Still, Manos is not the worst film ever made. Not even close. This isn't even the worst film I've seen this decade. That honor belongs to Sexsquatch: The Legend of Blood Stool Creek. Both are, in their own ways, unwatchable, especially for the unadventurous moviegoer, who expects at least some level of mainstream competence each time out. The key difference, again, is passion. Hal Warren understood his limitations as a storyteller and as a filmmaker, but he rallied a cast and crew to make something that they could be proud of (or at least be of high enough quality to lead to other projects). The end result is a flawed work of art, to be sure, but there's nothing in the finished product to suggest it was a goof.

The people behind Sexsquatch set out to commit something to film, which they could then sell to the kind of LCD audience that might blind-buy it in the hopes of seeing boobs, blood, or both--maybe a good poop joke and a "retard" gag (or four). There's not an ounce of sincerity in the production; it's all silly wigs and foul language delivered through wacky Nickelodeon accents, and may very well have been filmed on a dare, over a long weekend at someone's summer house.

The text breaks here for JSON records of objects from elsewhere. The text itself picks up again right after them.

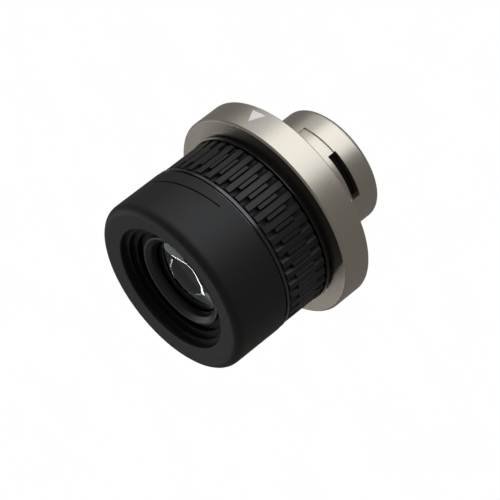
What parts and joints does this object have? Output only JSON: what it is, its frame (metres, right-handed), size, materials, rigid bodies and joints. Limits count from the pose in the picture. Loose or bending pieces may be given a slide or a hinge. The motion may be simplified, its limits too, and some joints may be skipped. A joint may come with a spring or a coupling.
{
  "type": "telescope eyepiece",
  "caption": "Fixed-power telescope eyepiece with a lock barrel, a wide indexed flange, a ribbed grip ring and a twist-up rubber eyecup.",
  "frame": {"origin": "centre of the flange seat, the rear face of the wide flange that rests on the telescope", "axes": "+Z along the optical axis towards the eye; the pale index mark on the flange faces -Y"},
  "size_m": [0.057, 0.057, 0.058],
  "materials": {
    "champagne_metal": "satin anodised champagne",
    "soft_rubber": "smooth matte soft rubber",
    "grip_rubber": "moulded grip rubber",
    "black_anodised": "satin black anodised",
    "matt_black": "matt black, light-absorbing",
    "bright_trim": "fine turned bright aluminium",
    "polished_trim": "polished black chrome",
    "lens_ring_finish": "satin dark grey",
    "index_paint": "pale enamel fill",
    "coated_glass": "multi-coated optical glass",
    "bare_steel": "turned stainless steel",
    "bronze": "turned bronze",
    "seal_rubber": "O-ring rubber"
  },
  "bodies": {
    "root": {"bayonet_barrel": "champagne_metal", "mount_flange": "champagne_metal", "index_mark": "index_paint", "body_seal": "seal_rubber", "main_body": "black_anodised", "grip_rear_ring": "polished_trim", "grip_sleeve": "grip_rubber", "cam_tube": "bronze", "friction_ring": "seal_rubber", "upper_centering_ring": "matt_black", "frame_screws": "bare_steel", "detent_spring": "bare_steel", "lens_cell": "matt_black", "eye_lens_retaining_ring": "lens_ring_finish", "eye_lens_seal": "seal_rubber", "eye_lens": "coated_glass", "front_doublet_crown": "coated_glass", "front_doublet_flint": "coated_glass", "rear_doublet_flint": "coated_glass", "rear_doublet_crown": "coated_glass", "field_lens": "coated_glass", "spacer_ring_front": "matt_black", "spacer_ring_middle": "matt_black", "field_stop": "matt_black", "field_lens_retaining_ring": "matt_black"},
    "click": {"click_ring": "bronze"},
    "eyecup": {"eyecup_rubber": "soft_rubber", "eyecup_trim_ring": "bright_trim", "eyecup_sleeve": "black_anodised", "guide_pins": "bare_steel", "eyecup_baffle": "matt_black"},
    "ball": {"detent_ball": "bare_steel"}
  },
  "joints": [
    {"name": "eyecup_twist", "type": "hinge", "parent": "root", "child": "click", "pos_m": [0, 0, 0.011], "axis": [0, 0, 1], "range_deg": [0, 100]},
    {"name": "eyecup_lift", "type": "slide", "parent": "click", "child": "eyecup", "axis": [0, 0, 1], "range_m": [0, 0.008]},
    {"name": "detent_ball_travel", "type": "slide", "parent": "root", "child": "ball", "axis": [0, 0, 1], "range_m": [0, 0.00035], "stiffness_N_per_m": 200, "springref_m": 0.001, "deforming": ["detent_spring"]}
  ],
  "couplings": [
    {"joint": "eyecup_lift", "follows": "eyecup_twist", "m_per_rad": 0.0045837}
  ]
}
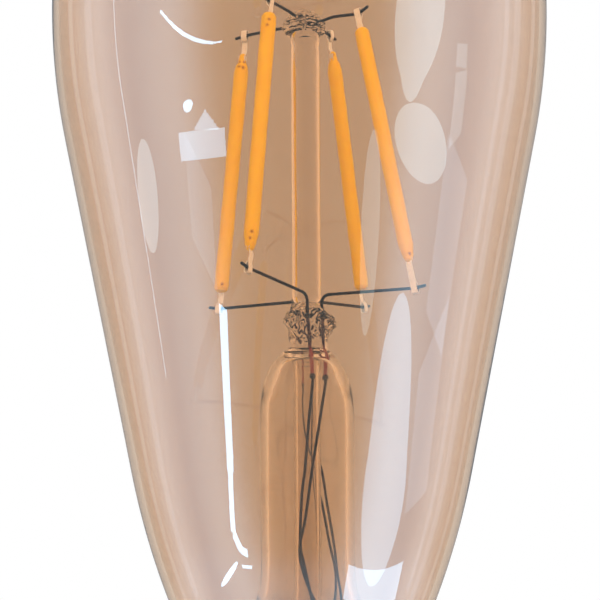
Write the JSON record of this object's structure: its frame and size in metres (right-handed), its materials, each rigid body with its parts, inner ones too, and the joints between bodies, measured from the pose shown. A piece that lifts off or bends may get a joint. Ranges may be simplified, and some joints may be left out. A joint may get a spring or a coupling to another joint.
{
  "type": "smart light bulb",
  "caption": "Teardrop filament light bulb in tinted glass with a glass stem, leaning phosphor filaments and a collared Edison screw base.",
  "frame": {"origin": "tip of the centre contact, on the bulb's axis", "axes": "+Z along the bulb's axis from the base to the dome; +X to the right and -Y towards a viewer facing the bulb, with the first filament at 30 degrees clockwise of +X"},
  "size_m": [0.064, 0.064, 0.1409],
  "materials": {
    "amber_glass": "clear rose-amber tinted blown glass, polished",
    "stem_glass": "clear lead-free stem glass, fire polished",
    "lead_wire": "dull nickel-plated support wire",
    "dumet": "borated copper-clad seal wire, dark red",
    "copper_wire": "tinned copper wire",
    "phosphor": "satin phosphor-filled silicone",
    "strip": "translucent ceramic strip",
    "chips": "bonded light-emitting chips",
    "tab_metal": "bright tinned steel tab",
    "collar_plastic": "fine-textured white moulding",
    "cement": "cured cement",
    "shell_metal": "nickel-plated brass sheet",
    "shield_metal": "tinned shield can",
    "insulator": "black glassy insulator",
    "board": "green solder mask on glass-epoxy",
    "can_metal": "sleeved aluminium can",
    "ferrite": "sintered ferrite",
    "film_red": "dipped film capacitor",
    "chip_black": "moulded package",
    "part_body": "lacquered small parts",
    "solder": "solder",
    "live_sleeve": "red wire insulation",
    "neutral_sleeve": "white wire insulation"
  },
  "bodies": {
    "root": {"glass_envelope": "amber_glass", "stem_flare": "stem_glass", "stem_press": "stem_glass", "exhaust_tube": "stem_glass", "support_rod": "stem_glass", "top_button": "stem_glass", "bridge_wire_1": "lead_wire", "bridge_wire_2": "lead_wire", "inner_lead_1": "lead_wire", "inner_lead_2": "lead_wire", "inner_lead_3": "lead_wire", "inner_lead_4": "lead_wire", "lead_welds": "lead_wire", "dumet_seals": "dumet", "outer_lead_1": "copper_wire", "outer_lead_2": "copper_wire", "outer_lead_3": "copper_wire", "outer_lead_4": "copper_wire", "inductor_coil": "copper_wire", "wifi_antenna": "copper_wire", "filament_coat_1": "phosphor", "filament_coat_2": "phosphor", "filament_coat_3": "phosphor", "filament_coat_4": "phosphor", "filament_strip_1": "strip", "filament_strip_2": "strip", "filament_strip_3": "strip", "filament_strip_4": "strip", "filament_chips_1": "chips", "filament_chips_2": "chips", "filament_chips_3": "chips", "filament_chips_4": "chips", "filament_tabs_1": "tab_metal", "filament_tabs_2": "tab_metal", "filament_tabs_3": "tab_metal", "filament_tabs_4": "tab_metal", "collar": "collar_plastic", "cement_ring": "cement", "screw_shell": "shell_metal", "centre_contact": "shell_metal", "wifi_shield": "shield_metal", "base_insulator": "insulator", "driver_board": "board", "wifi_board": "board", "bulk_capacitor": "can_metal", "inductor_core": "ferrite", "film_capacitor": "film_red", "bridge_rectifier": "chip_black", "driver_chip": "chip_black", "channel_mosfets": "chip_black", "board_header": "chip_black", "fuse_resistor": "part_body", "surface_parts": "part_body", "output_joints": "solder", "live_wire": "live_sleeve", "neutral_wire": "neutral_sleeve"}
  },
  "joints": []
}
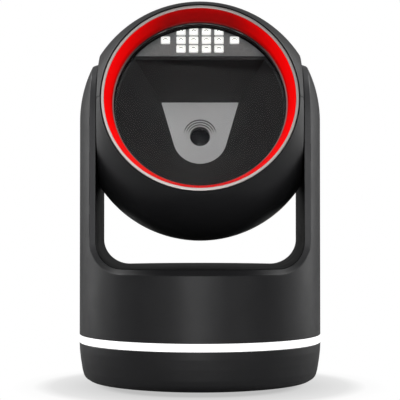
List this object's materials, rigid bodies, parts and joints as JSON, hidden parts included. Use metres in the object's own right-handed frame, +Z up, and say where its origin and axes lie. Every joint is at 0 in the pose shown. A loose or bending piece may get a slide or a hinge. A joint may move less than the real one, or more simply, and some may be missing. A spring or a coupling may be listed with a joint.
{
  "type": "desktop presentation barcode scanner",
  "caption": "Round desktop presentation scanner: a flat-sided ball head with a red-lit window tilts in a U-shaped yoke above a white-lit ring and a weighted foot.",
  "frame": {"origin": "centre of the footprint, on the surface that the rubber foot stands on", "axes": "+Z up along the round body's axis, -Y towards the customer side (the mouth faces -Y), +X to the right seen from the front, along the tilt axis"},
  "size_m": [0.092, 0.092, 0.1453],
  "materials": {
    "body_plastic": "satin moulded ABS, fine texture",
    "liner_plastic": "dark satin moulded ABS",
    "head_plastic": "dark satin moulded ABS",
    "foot_rubber": "matt moulded rubber",
    "screw_steel": "zinc-plated steel",
    "ballast_iron": "cast iron, as cast",
    "circuit_board": "green solder mask over glass-fibre laminate",
    "lamp_board_mask": "grey solder mask over glass-fibre laminate",
    "white_lamp": "white lamp case with clear resin",
    "red_lamp": "red lamp case with clear resin",
    "light_ring": "opal polycarbonate, lit white from inside",
    "chip_black": "black moulded resin",
    "socket_plastic": "black glass-filled nylon",
    "contact_brass": "gold-plated spring brass",
    "cable_jacket": "black soft PVC jacket",
    "pivot_steel": "turned steel",
    "bush_plastic": "natural acetal",
    "trim_metal": "satin aluminium",
    "red_light": "red-dyed polycarbonate light guide, lit from inside",
    "bezel_plastic": "black moulded ABS",
    "gasket_rubber": "matt foam rubber",
    "window_glass": "clear coated glass",
    "shroud_plastic": "matt black moulded ABS",
    "camera_plate_grey": "grey moulded polycarbonate",
    "lens_black": "black anodised",
    "lens_glass": "coated optical glass",
    "sensor_glass": "cover glass over silicon",
    "spacer_brass": "turned brass"
  },
  "bodies": {
    "stand": {"foot_cup": "body_plastic", "rubber_foot_ring": "foot_rubber", "foot_screws": "screw_steel", "ballast_weight": "ballast_iron", "ballast_screws": "screw_steel", "ring_light_board": "circuit_board", "ring_light_leds": "white_lamp", "ring_light_diffuser": "light_ring", "yoke_shell": "body_plastic", "yoke_liner": "liner_plastic", "liner_screws": "screw_steel", "main_board": "circuit_board", "main_board_chips": "chip_black", "main_board_screws": "screw_steel", "buzzer": "chip_black", "interface_socket": "socket_plastic", "socket_contacts": "contact_brass", "arm_harness": "cable_jacket", "left_pivot_stub": "pivot_steel", "right_pivot_stub": "pivot_steel", "pivot_stub_screws": "screw_steel", "friction_washers": "pivot_steel", "retaining_rings": "pivot_steel"},
    "head": {"left_pivot_bush": "bush_plastic", "right_pivot_bush": "bush_plastic", "tilt_stop_pins": "pivot_steel", "head_upper_shell": "head_plastic", "head_lower_shell": "head_plastic", "head_shell_screws": "screw_steel", "head_harness": "cable_jacket", "mouth_trim_ring": "trim_metal", "red_light_ring": "red_light", "red_light_board": "circuit_board", "red_light_leds": "red_lamp", "window_bezel": "bezel_plastic", "window_gasket": "gasket_rubber", "window_pane": "window_glass", "lamp_board": "lamp_board_mask", "lamp_leds": "white_lamp", "optical_shroud": "shroud_plastic", "shroud_screws": "screw_steel", "camera_plate": "camera_plate_grey", "lens_holder": "bezel_plastic", "lens_barrel": "lens_black", "front_lens": "lens_glass", "image_sensor": "sensor_glass", "camera_board": "circuit_board", "camera_screws": "screw_steel", "board_spacers": "spacer_brass", "decoder_board": "circuit_board", "decoder_chips": "chip_black"}
  },
  "joints": [
    {"name": "head_tilt", "type": "hinge", "parent": "stand", "child": "head", "pos_m": [0, 0, 0.0995], "axis": [1, 0, 0], "range_deg": [-30, 30]}
  ]
}
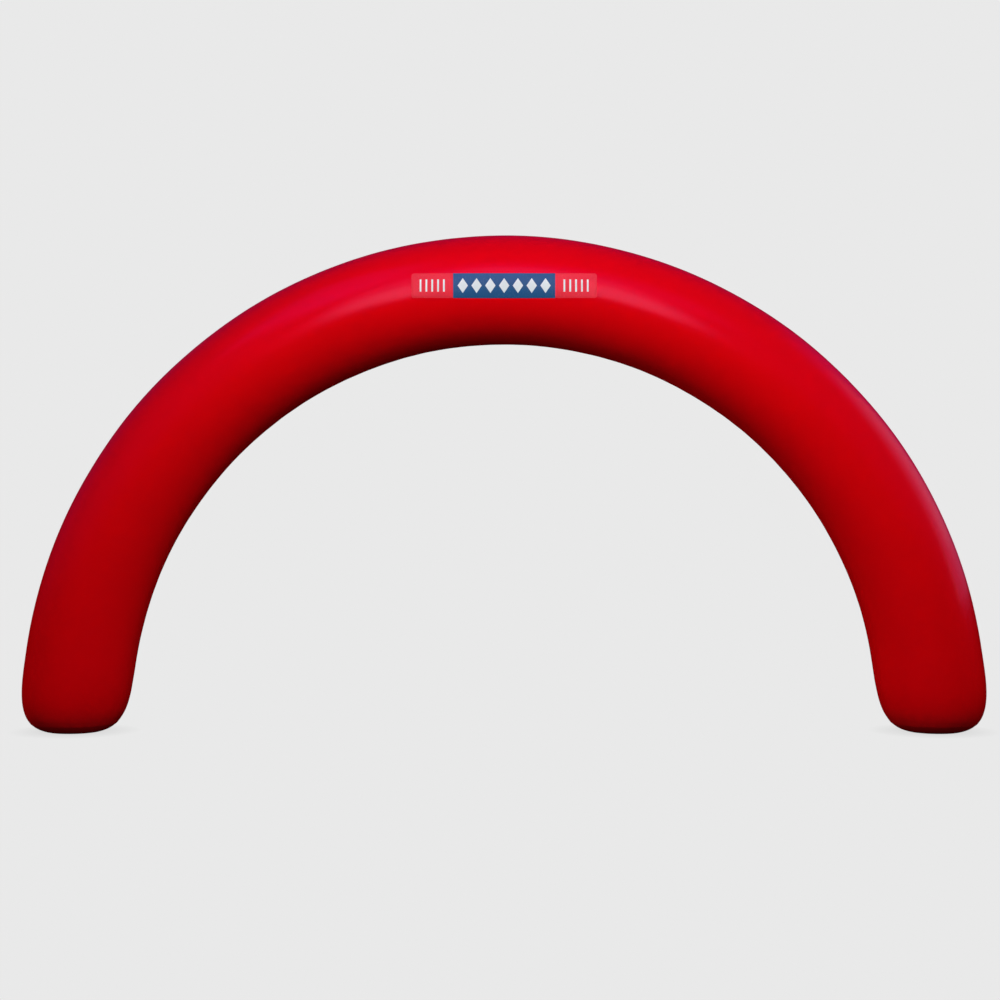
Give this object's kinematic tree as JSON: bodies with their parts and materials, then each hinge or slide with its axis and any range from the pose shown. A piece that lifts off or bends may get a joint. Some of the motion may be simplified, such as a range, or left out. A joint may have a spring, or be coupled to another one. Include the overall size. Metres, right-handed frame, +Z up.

Before this era of deliberately bad filmmaking, one might have made a case for Manos: The Hands of Fate claiming a spot at the top of the heap. But we have a new standard now, a seemingly endless supply of Sharknados and Birdemics and WolfCops that seek to cash in on nostalgia for less sophisticated movies without understanding the value in the films they're aping. Hal Warren, Tommy Wiseau, Ed Wood, Claudio Fragasso--they all wanted to make the best of their limited abilities and resources. Modern DIY filmmakers have production studios and distribution channels in their back pockets, yet many get so caught up in homages and irony that it's hard for sincerity to even tread water. That's the worst. 

*Not to mention a bizarre set of double-eyebrows--one bushy, one manicured.